During the Cold War, the Russian institute students were the only future FAOs who couldn't study in-country, explained Todd Arnold, a Marshall Center operations specialist. Everybody else could go to a U.S.-friendly country to improve their language and cultural skills -- to include Chinese specialists, who went to Taiwan.

The institute created an artificial atmosphere using former Soviet soldiers and defectors as instructors. At best, institute students would occasionally travel to Moscow or St. Petersburg, Russia; Kiev, Ukraine; Minsk, Belarus; or possibly the Central Asian republics. Then the Soviet Union collapsed.

"When the wall came down, opportunities popped up that were just unheard of a few years before," Arnold said. For example, he said, Marshall Center student FAOs since 1995 have helped establish embassies in newly independent ex-Soviet states. They've also worked on cooperative threat reduction in the former Soviet nuclear states of Ukraine, Belarus and Russia.

Military-to-military contact continues to expand, Arnold said. About eight FAOs have graduated from the Russian-U.N. peacekeeping school outside Moscow. Two Americans have gone to the Ukrainian ground forces academy outside Kiev. At any given time three FAOs work in Bosnia as liaison officers with the Russian brigade. In February, the first American officer graduated from the Russian diplomatic academy.

In the past, primarily Army officers trained as FAOs. About the time the Berlin Wall fell, the Marine Corps began sending officers to Garmisch as well. In 1996, then-Defense Secretary William J. Perry directed all U.S. services to begin training foreign area officers.

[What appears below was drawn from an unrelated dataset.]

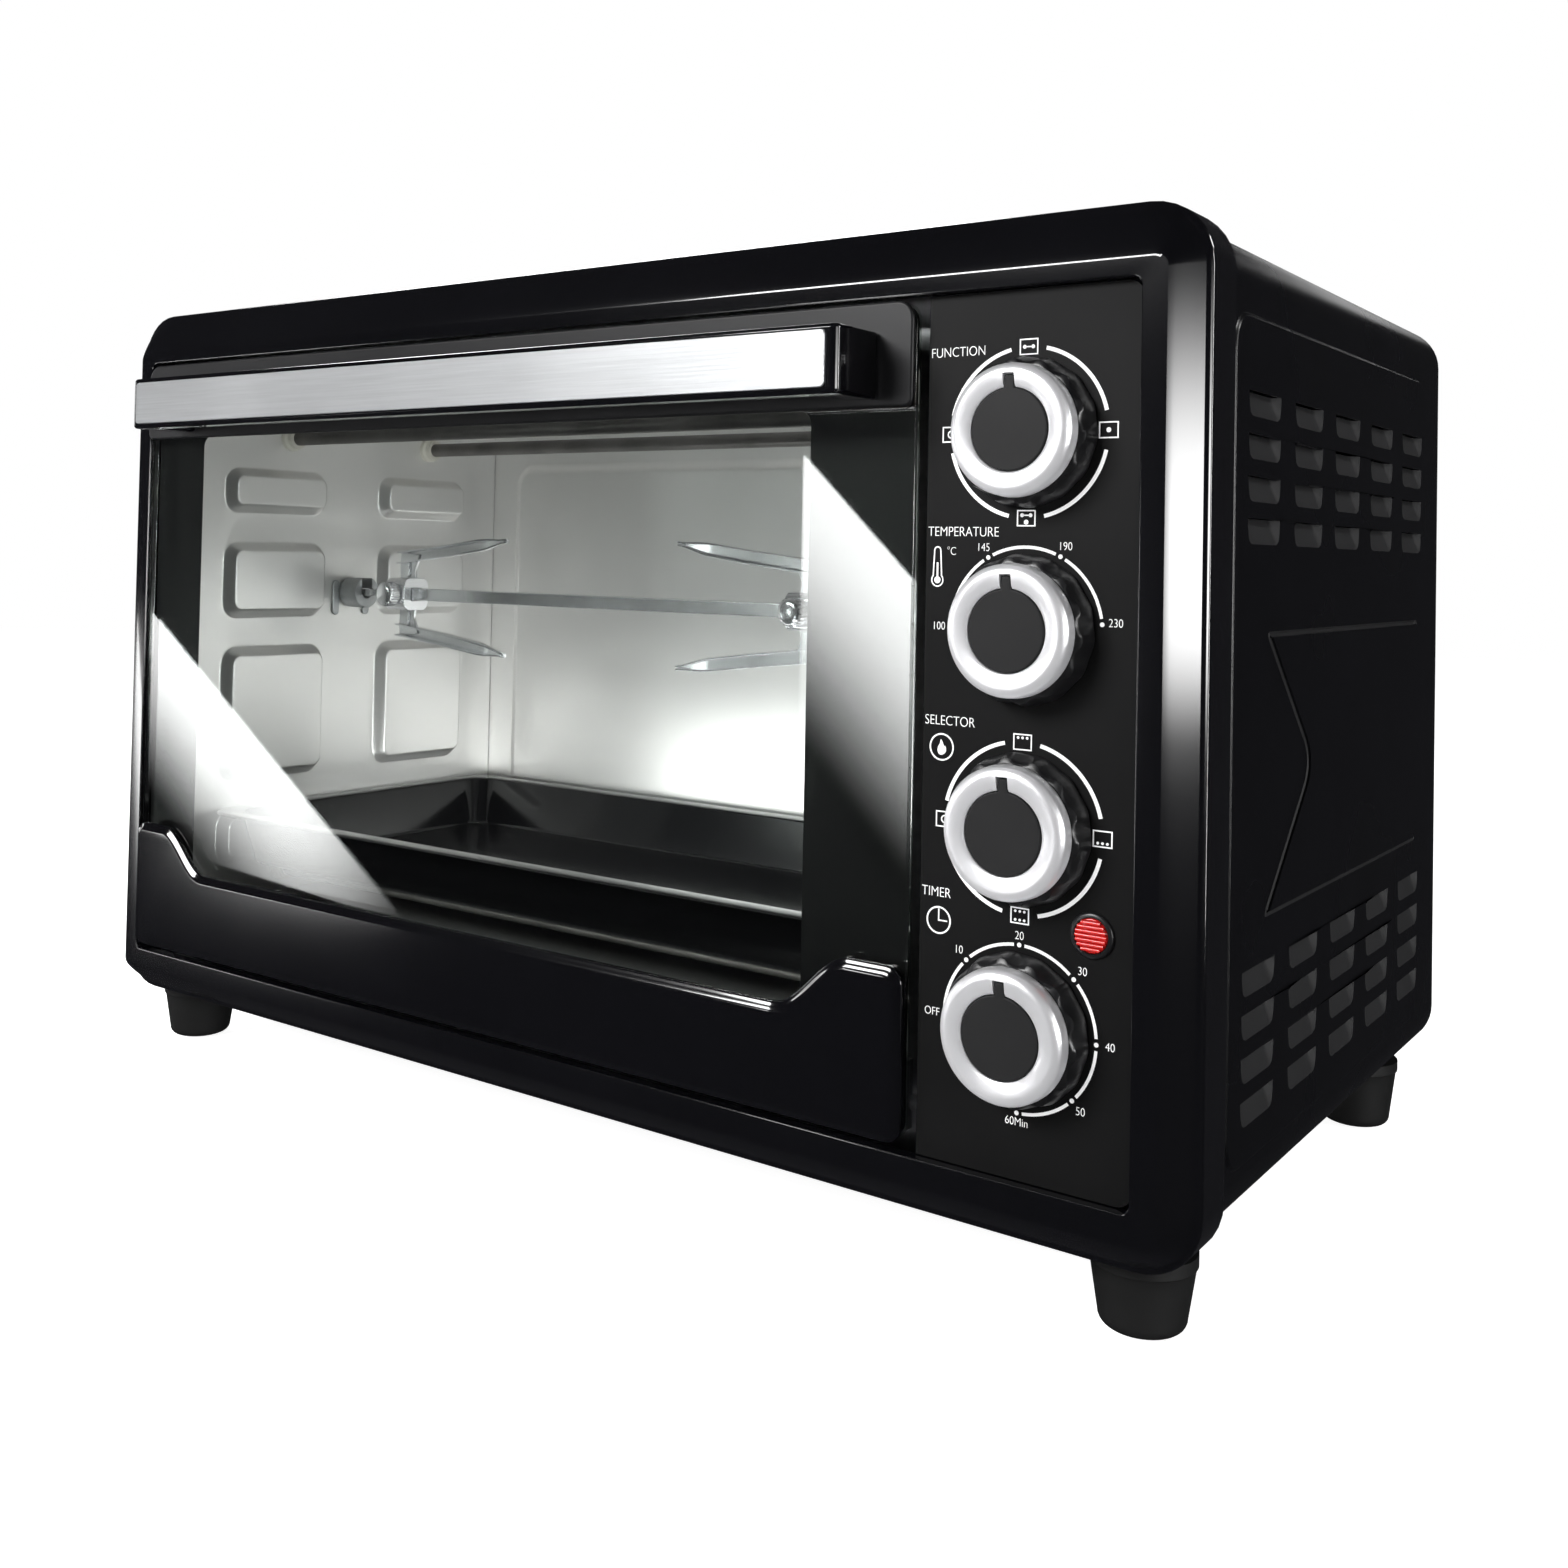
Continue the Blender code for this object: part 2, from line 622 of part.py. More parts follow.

Arnold said Marshall Center officials hope the Air Force and Navy will soon join in the program.

Because the Marshall Center's prime mission is to educate mid-level and senior military and civilian leaders from more than 30 Central and Eastern European and Central Asian nations, it's "the heart of a whole new world" for FAOs, according to U.S. Army Col. Mark Beto, dean of the center's College of International and Security Studies.

A 28-year veteran and a 1980 Russian institute graduate, Beto served two tours at the U.S. military liaison mission in Potsdam, Germany, and a tour in Moscow as an assistant attache. The FAO program then was good, he said, but nothing like today's.

"Now that things have opened up and the Marshall Center has been founded, it's like bringing the former Soviet Union to the FAOs here," Beto said. "It's a marriage made in heaven."

The FAO students focus on military and political history and other regional topics. They also play a major role in the foreign officials' education, he said. Each FAO student sponsors a senior foreign student.

"They become training aids for each other," Beto said. "They pick each other's brains, speak each other's languages.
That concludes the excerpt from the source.